Predictive Modeling for Bandgap Tuning in Perovskite Solar Cells using Machine Learning

Perovskite solar cells (PSCs) have rapidly advanced, gaining attention for their high efficiency and affordability. In this paper, we have used machine learning (ML) models to analyse extensive data on perovskite compositions and bandgaps, aiming to identify optimal material combinations to enhance PSC performance. We have developed a ML-based approach focused on bandgap tuning, which has been a crucial factor for maximizing the photo conversion efficiency of PSCs. Traditional methods have often involved time-consuming and resource-intensive trial-and-error methods.
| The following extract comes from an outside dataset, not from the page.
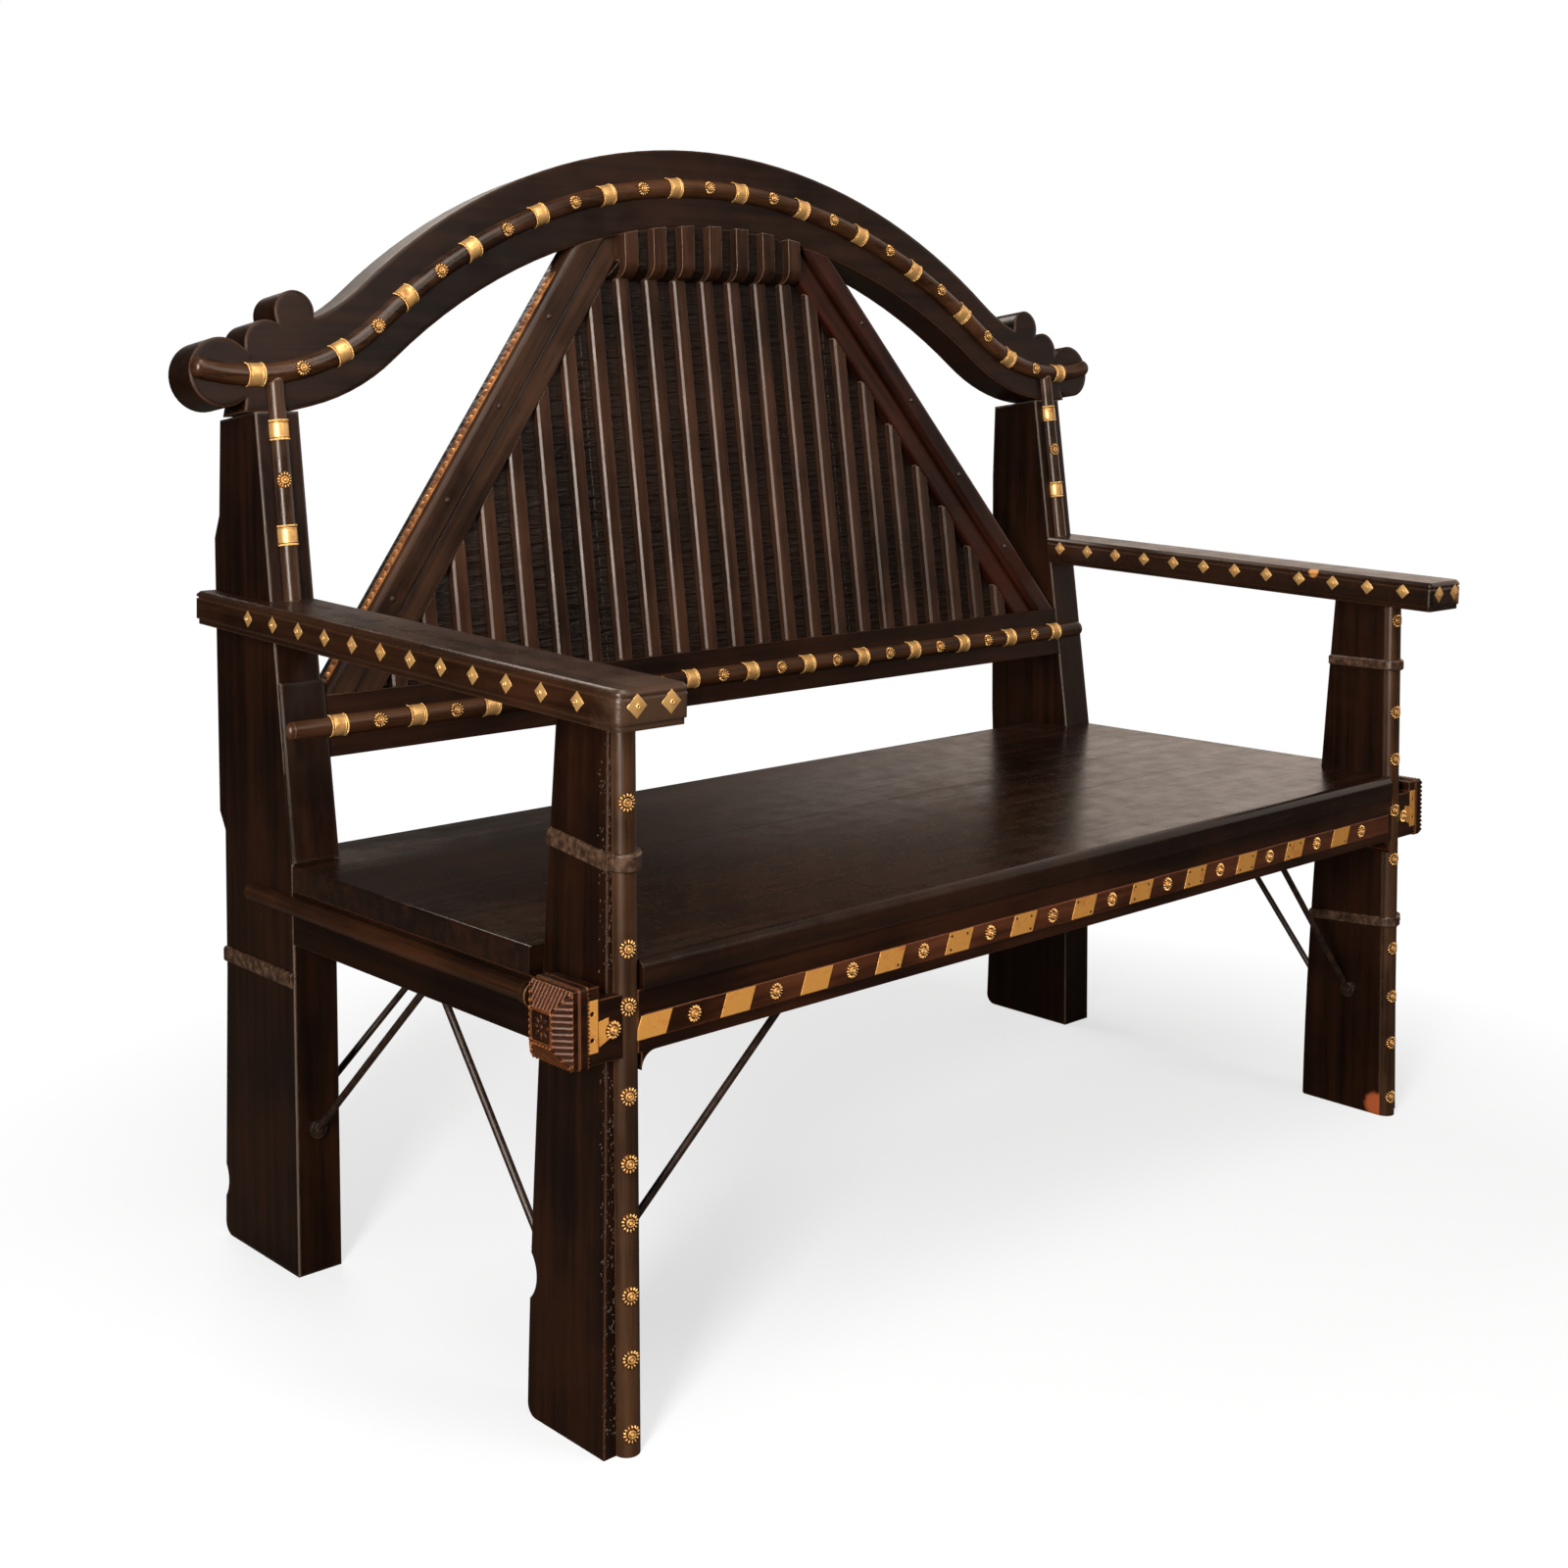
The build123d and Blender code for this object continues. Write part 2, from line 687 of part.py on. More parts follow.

In contrast, our approach using ML models have streamlined this process, significantly reducing the resources and time required for bandgap optimization, making PSC production more efficient and cost-effective. We have implemented three ML models Linear Regression, Random Forest, and Neural Networks, to predict bandgap values from a comprehensive dataset of perovskite compositions. Our results have indicated that Linear Regression has outperformed the others, achieving a root mean square error (RMSE) of 0.00314 and a Pearson Correlation Coefficient of 0.99997, demonstrating precise and reliable predictions. By utilizing machine learning-based prediction, this work has not only reduced reliance on traditional methods but also accelerated the development of high-performance PSCs, contributing to the ongoing evolution of sustainable and economically viable solar energy solutions.